Look through the lines below and extract each one that contains "bends".

Input |
-------------------------

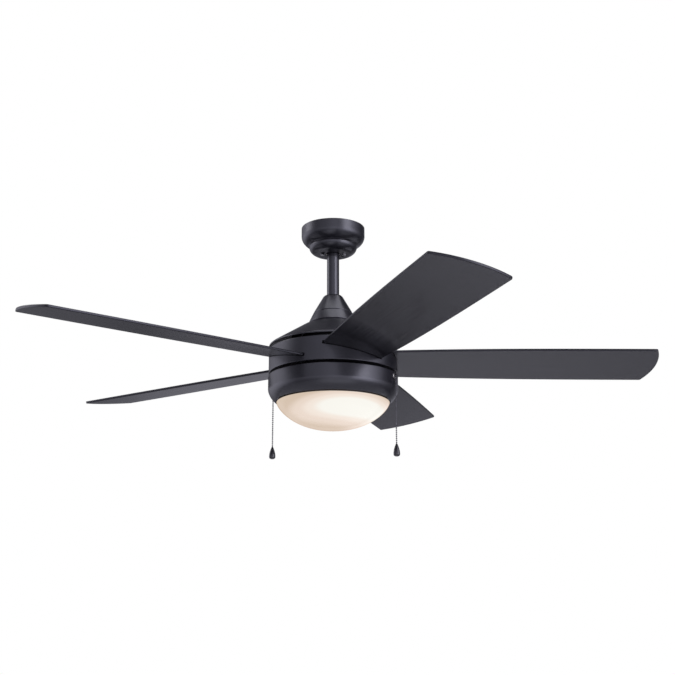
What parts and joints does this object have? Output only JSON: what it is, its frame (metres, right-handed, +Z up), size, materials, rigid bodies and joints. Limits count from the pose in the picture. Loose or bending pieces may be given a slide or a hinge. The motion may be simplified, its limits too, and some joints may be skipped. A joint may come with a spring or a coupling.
{
  "type": "ceiling fan with light",
  "caption": "Ceiling fan on a downrod with pitched blades, a spinning motor housing, a round light pan with an opal glass bowl and two pull chains",
  "frame": {"origin": "centre of the ceiling plane, on the bracket's top face", "axes": "+Z up out of the ceiling, +X along the first blade, the bracket's length along X"},
  "size_m": [1.2242, 1.2744, 0.4928],
  "materials": {
    "black_housing": "satin black powder coat",
    "black_rod": "satin black powder coat on steel tube",
    "zinc_plated": "zinc plated steel",
    "fasteners": "plated steel screws and pins",
    "bearing_steel": "ground bearing steel",
    "die_cast": "raw die casting",
    "laminated_steel": "laminated electrical steel, varnished",
    "copper_winding": "enamelled copper wire",
    "lead_insulation": "plastic insulated leads",
    "black_plastic": "moulded black plastic",
    "nickel": "nickel plated bead chain",
    "gloss_pull": "glossy black pull",
    "white_reflector": "white enamel",
    "porcelain": "glazed porcelain",
    "lamp_glass": "frosted glass",
    "aluminium_cap": "threaded lamp cap",
    "opal_glass": "frosted opal glass, lit from inside",
    "iron_steel": "black coated pressed steel",
    "blade_board": "pressed board under a black film"
  },
  "bodies": {
    "ceiling_mount": {"mounting_bracket": "zinc_plated", "canopy": "black_housing", "canopy_cover": "black_housing", "canopy_screws": "fasteners"},
    "hanger": {"hanger_ball": "black_plastic", "ball_pin": "fasteners", "ball_set_screw": "fasteners", "downrod": "black_rod", "yoke_cover": "black_housing", "coupling": "die_cast", "clevis_pin": "fasteners", "cotter_pin": "zinc_plated", "coupling_set_screws": "fasteners", "top_cover": "black_housing", "cover_screws": "fasteners", "motor_shaft": "bearing_steel", "stator_core": "laminated_steel", "stator_windings": "copper_winding", "bearing_inner_races": "bearing_steel", "switch_plate": "zinc_plated", "shaft_nut": "fasteners", "light_pan": "black_housing", "speed_switch": "black_plastic", "light_switch": "black_plastic", "capacitor": "black_plastic", "reverse_switch": "black_plastic", "chain_stubs": "nickel", "chain_ferrules": "nickel", "socket_bracket": "white_reflector", "lamp_sockets": "porcelain", "lamp_globes": "lamp_glass", "lamp_caps": "aluminium_cap", "supply_leads": "lead_insulation"},
    "rotor": {"rotor_core": "laminated_steel", "rotor_top_shell": "die_cast", "rotor_bottom_shell": "die_cast", "shell_screws": "fasteners", "bearing_outer_races": "bearing_steel", "blade_ring": "black_housing", "ring_screws": "fasteners", "iron_screws": "fasteners", "blade_screws": "fasteners", "blade_iron_1": "iron_steel", "blade_iron_2": "iron_steel", "blade_iron_3": "iron_steel", "blade_iron_4": "iron_steel", "blade_iron_5": "iron_steel", "blade_1": "blade_board", "blade_2": "blade_board", "blade_3": "blade_board", "blade_4": "blade_board", "blade_5": "blade_board"},
    "bearing_balls": {"bearing_balls": "bearing_steel"},
    "bowl": {"glass_bowl": "opal_glass", "bowl_collar": "black_housing"},
    "reverse_slider": {"reverse_slider": "black_plastic"},
    "fan_chain": {"fan_chain": "nickel"},
    "fan_pull": {"fan_pull": "gloss_pull"},
    "light_chain": {"light_chain": "nickel"},
    "light_pull": {"light_pull": "gloss_pull"}
  },
  "joints": [
    {"name": "ball_tilt", "type": "hinge", "parent": "ceiling_mount", "child": "hanger", "pos_m": [0, 0, -0.0335], "axis": [1, 0, 0], "range_deg": [-5, 5]},
    {"name": "blade_spin", "type": "hinge", "parent": "hanger", "child": "rotor", "pos_m": [0, 0, -0.293], "axis": [0, 0, 1], "continuous": true},
    {"name": "bearing_roll", "type": "hinge", "parent": "hanger", "child": "bearing_balls", "pos_m": [0, 0, -0.293], "axis": [0, 0, 1], "continuous": true},
    {"name": "bowl_twist", "type": "hinge", "parent": "hanger", "child": "bowl", "pos_m": [0, 0, -0.368], "axis": [0, 0, 1], "range_deg": [0, 20]},
    {"name": "reverse_slide", "type": "slide", "parent": "hanger", "child": "reverse_slider", "axis": [-1, 0, 0], "range_m": [0, 0.005]},
    {"name": "fan_chain_swing", "type": "hinge", "parent": "hanger", "child": "fan_chain", "pos_m": [0.12333, -0.05491, -0.3311], "axis": [0.9135, -0.4067, 0], "range_deg": [-40, 40]},
    {"name": "fan_pull_travel", "type": "slide", "parent": "fan_chain", "child": "fan_pull", "axis": [0, 0, -1], "range_m": [0, 0.008], "stiffness_N_per_m": 1000},
    {"name": "light_chain_swing", "type": "hinge", "parent": "hanger", "child": "light_chain", "pos_m": [-0.12333, 0.05491, -0.3311], "axis": [-0.9135, 0.4067, 0], "range_deg": [-40, 40]},
    {"name": "light_pull_travel", "type": "slide", "parent": "light_chain", "child": "light_pull", "axis": [0, 0, -1], "range_m": [0, 0.008], "stiffness_N_per_m": 1000}
  ],
  "couplings": [
    {"joint": "bearing_roll", "follows": "blade_spin", "ratio": 0.617}
  ]
}
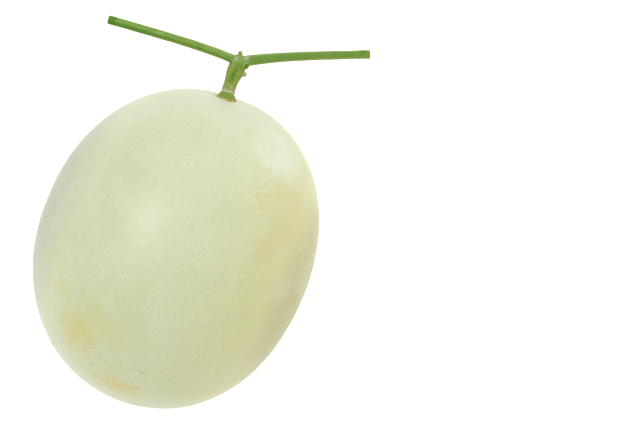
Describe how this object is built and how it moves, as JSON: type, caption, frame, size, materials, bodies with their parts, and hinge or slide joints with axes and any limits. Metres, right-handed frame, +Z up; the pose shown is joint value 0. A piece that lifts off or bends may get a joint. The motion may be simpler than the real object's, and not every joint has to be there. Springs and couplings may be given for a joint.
{
  "type": "melon",
  "caption": "Whole smooth-skinned pale green melon lying on its side, with its green stalk and a cut T-shaped piece of vine.",
  "frame": {"origin": "middle of the flat ground spot that the melon rests on", "axes": "+Z up, +X level towards the stem end, +Y towards the longer arm of the vine"},
  "size_m": [0.227, 0.1557, 0.148],
  "materials": {
    "rind": "waxy satin rind, pale green with faint yellow patches",
    "stem": "fresh green plant stem, matte, lengthwise ridges"
  },
  "bodies": {
    "root": {"melon": "rind", "stem": "stem"}
  },
  "joints": []
}
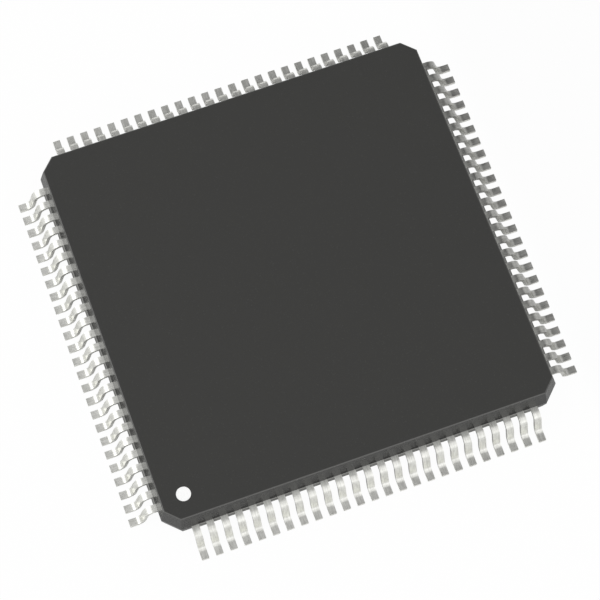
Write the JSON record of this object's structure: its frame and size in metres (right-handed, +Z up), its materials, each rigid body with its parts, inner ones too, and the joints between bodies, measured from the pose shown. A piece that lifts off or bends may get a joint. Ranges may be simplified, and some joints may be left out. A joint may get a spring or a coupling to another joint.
{
  "type": "integrated circuit",
  "caption": "Square quad flat package with gull-wing leads on all four sides, cut corners and a round pin 1 mark, for soldering flat onto a board.",
  "frame": {"origin": "centre of the package on the seating plane, the plane that the feet stand on", "axes": "+Z up through the top of the package, -Y towards the side with pins 1 to 25, -X towards the side with pins 76 to 100; pin 1 is at the -X, -Y corner"},
  "size_m": [0.016, 0.016, 0.0016],
  "materials": {
    "mould_compound": "matte moulded epoxy, slightly glossy on the drafted sides",
    "marking_ink": "flat white ink",
    "tin_plate": "satin matte tin over copper alloy",
    "leadframe_copper": "bare rolled copper alloy",
    "die_adhesive": "silver-filled epoxy",
    "silicon": "polished silicon",
    "gold_wire": "drawn gold"
  },
  "bodies": {
    "root": {"body": "mould_compound", "pin_one_mark": "marking_ink", "die_pad": "leadframe_copper", "die_adhesive": "die_adhesive", "die": "silicon", "leads_001_005": "tin_plate", "leads_006_010": "tin_plate", "leads_011_015": "tin_plate", "leads_016_020": "tin_plate", "leads_021_025": "tin_plate", "leads_026_030": "tin_plate", "leads_031_035": "tin_plate", "leads_036_040": "tin_plate", "leads_041_045": "tin_plate", "leads_046_050": "tin_plate", "leads_051_055": "tin_plate", "leads_056_060": "tin_plate", "leads_061_065": "tin_plate", "leads_066_070": "tin_plate", "leads_071_075": "tin_plate", "leads_076_080": "tin_plate", "leads_081_085": "tin_plate", "leads_086_090": "tin_plate", "leads_091_095": "tin_plate", "leads_096_100": "tin_plate", "bond_wires_001_005": "gold_wire", "bond_wires_006_010": "gold_wire", "bond_wires_011_015": "gold_wire", "bond_wires_016_020": "gold_wire", "bond_wires_021_025": "gold_wire", "bond_wires_026_030": "gold_wire", "bond_wires_031_035": "gold_wire", "bond_wires_036_040": "gold_wire", "bond_wires_041_045": "gold_wire", "bond_wires_046_050": "gold_wire", "bond_wires_051_055": "gold_wire", "bond_wires_056_060": "gold_wire", "bond_wires_061_065": "gold_wire", "bond_wires_066_070": "gold_wire", "bond_wires_071_075": "gold_wire", "bond_wires_076_080": "gold_wire", "bond_wires_081_085": "gold_wire", "bond_wires_086_090": "gold_wire", "bond_wires_091_095": "gold_wire", "bond_wires_096_100": "gold_wire"}
  },
  "joints": []
}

-------------------------

Output |
Describe how this object is built and how it moves, as JSON: type, caption, frame, size, materials, bodies with their parts, and hinge or slide joints with axes and any limits. Metres, right-handed frame, +Z up; the pose shown is joint value 0. A piece that lifts off or bends may get a joint. The motion may be simpler than the real object's, and not every joint has to be there. Springs and couplings may be given for a joint.
Write the JSON record of this object's structure: its frame and size in metres (right-handed, +Z up), its materials, each rigid body with its parts, inner ones too, and the joints between bodies, measured from the pose shown. A piece that lifts off or bends may get a joint. Ranges may be simplified, and some joints may be left out. A joint may get a spring or a coupling to another joint.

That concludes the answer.